Tell us about Waldorf Schools and how they might differ from other schools.

“Waldorf education started in Germany in 1919 and it is the fastest growing independent school movement in the world. Waldorf education in a nutshell is about giving the child not just a very strong sort of academic education, but also there's this really great emphasis on the development of imagination and creativity. And I think a lot of schools have this sort of obsession with testing and really tend to focus a lot on information. You know, how many facts can get into a child's head? And while information is certainly important, we know that in the age we live, that information changes. So what we really try to emphasize is this learning that social scientists are now calling soft skills. So things like perseverance and initiative and a sense of responsibility, and something you're [Kelly] super interested in like collaboration, you know, how do we prepare them to not step into hierarchical situations, but how do we learn to help them? How do we help them really learn to work together in a collaborative way?”

And although we call them soft skills, these skills are pretty hard.

“I think one of the other skills that we're really looking at is resilience, right? This ability to fall down. ‘You're going to be okay, get up and keep going.’ Right? Don't feel like you're going to be toppled in one way or the other. I think that's another part of a strong world. The Waldorf curriculum is like you have a lot of responsibility and all the joys that come with directing how you're going to learn in any kind of situation. And so, absolutely, we understand the importance of boundaries and giving children things to kind of bump up against, push yourself a bit, jump for the bar a little bit higher.”

Do you remember the first time you met Nora?

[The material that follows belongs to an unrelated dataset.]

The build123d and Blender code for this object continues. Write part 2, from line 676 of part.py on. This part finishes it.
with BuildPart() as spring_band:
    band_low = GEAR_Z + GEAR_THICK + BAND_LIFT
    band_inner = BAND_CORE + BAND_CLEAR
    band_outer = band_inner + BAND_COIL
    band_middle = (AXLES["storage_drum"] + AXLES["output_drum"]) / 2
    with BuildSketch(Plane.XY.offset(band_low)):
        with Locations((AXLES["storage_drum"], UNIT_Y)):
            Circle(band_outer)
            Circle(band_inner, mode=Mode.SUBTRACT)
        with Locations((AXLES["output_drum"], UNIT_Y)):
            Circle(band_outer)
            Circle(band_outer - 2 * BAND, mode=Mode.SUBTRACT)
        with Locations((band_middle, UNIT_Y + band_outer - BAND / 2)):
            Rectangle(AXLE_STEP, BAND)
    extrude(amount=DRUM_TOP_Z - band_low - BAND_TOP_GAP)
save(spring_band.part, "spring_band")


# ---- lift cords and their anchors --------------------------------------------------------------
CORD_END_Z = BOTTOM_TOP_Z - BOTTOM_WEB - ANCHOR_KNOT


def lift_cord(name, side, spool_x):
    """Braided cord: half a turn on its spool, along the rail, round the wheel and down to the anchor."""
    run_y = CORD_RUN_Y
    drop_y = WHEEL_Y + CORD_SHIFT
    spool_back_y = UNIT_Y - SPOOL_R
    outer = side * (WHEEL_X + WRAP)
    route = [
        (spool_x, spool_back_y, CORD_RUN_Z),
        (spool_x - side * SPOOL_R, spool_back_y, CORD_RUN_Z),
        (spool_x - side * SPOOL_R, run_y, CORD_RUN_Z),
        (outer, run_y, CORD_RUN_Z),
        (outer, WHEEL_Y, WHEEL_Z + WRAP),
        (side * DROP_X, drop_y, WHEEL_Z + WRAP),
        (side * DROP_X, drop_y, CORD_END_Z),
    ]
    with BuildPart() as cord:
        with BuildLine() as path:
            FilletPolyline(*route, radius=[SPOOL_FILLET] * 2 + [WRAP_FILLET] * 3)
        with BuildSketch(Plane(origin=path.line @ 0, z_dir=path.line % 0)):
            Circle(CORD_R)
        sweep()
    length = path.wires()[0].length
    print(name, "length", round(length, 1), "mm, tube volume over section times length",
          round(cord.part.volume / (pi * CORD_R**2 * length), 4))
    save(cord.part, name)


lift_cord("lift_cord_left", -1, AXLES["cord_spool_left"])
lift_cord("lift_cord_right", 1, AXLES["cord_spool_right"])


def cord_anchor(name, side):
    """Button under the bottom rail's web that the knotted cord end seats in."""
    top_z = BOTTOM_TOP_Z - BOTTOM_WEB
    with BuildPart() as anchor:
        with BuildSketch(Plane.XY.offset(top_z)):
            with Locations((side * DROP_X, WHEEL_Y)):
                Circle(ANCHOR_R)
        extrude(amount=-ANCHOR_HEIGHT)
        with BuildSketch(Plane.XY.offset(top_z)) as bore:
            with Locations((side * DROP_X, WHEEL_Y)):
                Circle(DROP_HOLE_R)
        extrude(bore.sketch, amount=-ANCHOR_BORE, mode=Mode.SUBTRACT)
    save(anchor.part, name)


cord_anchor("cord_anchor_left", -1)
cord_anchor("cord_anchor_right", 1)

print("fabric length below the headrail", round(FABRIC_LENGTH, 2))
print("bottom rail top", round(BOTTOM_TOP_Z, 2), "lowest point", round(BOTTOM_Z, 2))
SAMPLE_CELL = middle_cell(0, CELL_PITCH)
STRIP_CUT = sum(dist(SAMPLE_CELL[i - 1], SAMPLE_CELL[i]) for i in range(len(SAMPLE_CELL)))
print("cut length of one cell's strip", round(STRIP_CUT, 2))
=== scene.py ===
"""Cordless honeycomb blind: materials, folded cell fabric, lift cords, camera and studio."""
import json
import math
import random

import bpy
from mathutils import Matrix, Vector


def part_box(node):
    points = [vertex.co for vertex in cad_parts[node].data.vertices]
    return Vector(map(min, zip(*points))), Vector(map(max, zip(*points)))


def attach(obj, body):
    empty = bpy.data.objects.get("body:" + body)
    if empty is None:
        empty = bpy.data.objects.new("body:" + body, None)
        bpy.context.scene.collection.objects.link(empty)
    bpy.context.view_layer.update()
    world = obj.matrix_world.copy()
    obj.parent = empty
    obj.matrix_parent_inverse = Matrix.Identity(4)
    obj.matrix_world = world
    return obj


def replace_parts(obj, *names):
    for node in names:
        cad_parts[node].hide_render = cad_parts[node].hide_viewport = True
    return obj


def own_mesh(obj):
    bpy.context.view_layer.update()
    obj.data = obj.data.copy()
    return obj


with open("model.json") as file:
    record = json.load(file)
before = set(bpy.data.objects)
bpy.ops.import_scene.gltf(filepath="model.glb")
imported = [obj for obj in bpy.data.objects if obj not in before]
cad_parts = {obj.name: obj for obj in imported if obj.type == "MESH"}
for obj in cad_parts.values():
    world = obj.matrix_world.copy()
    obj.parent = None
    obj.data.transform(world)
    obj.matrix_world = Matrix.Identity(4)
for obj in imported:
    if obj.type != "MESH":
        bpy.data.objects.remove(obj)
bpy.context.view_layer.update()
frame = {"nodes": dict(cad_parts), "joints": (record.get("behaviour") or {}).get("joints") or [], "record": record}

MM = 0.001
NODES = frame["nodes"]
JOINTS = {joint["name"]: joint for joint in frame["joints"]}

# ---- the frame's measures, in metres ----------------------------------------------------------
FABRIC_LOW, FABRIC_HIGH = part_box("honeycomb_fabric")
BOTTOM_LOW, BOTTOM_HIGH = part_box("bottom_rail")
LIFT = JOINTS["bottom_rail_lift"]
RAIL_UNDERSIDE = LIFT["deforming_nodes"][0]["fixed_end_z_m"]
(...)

“I do remember when I first met her. I know she was not in my class yet. She was younger and she was running around on the playground, headscarf on, and she came up to me, I remember this, she came up to me to complain about one of the kids in my class who was older than she was, who was giving her a hard time. And I remember kind of taking her very seriously, but inwardly just being like, ‘Oh my God, who is this adorable little Elfin person?’ Because she spoke so directly to me and she didn't really know me. You know, I was a teacher of the big kids and, and yet she was like, ‘Oh, no, you, you better handle this.’ And I'm like, ‘Miss Eleanor, I will handle this. I will take care of it.’ It was the beginning of a great relationship.”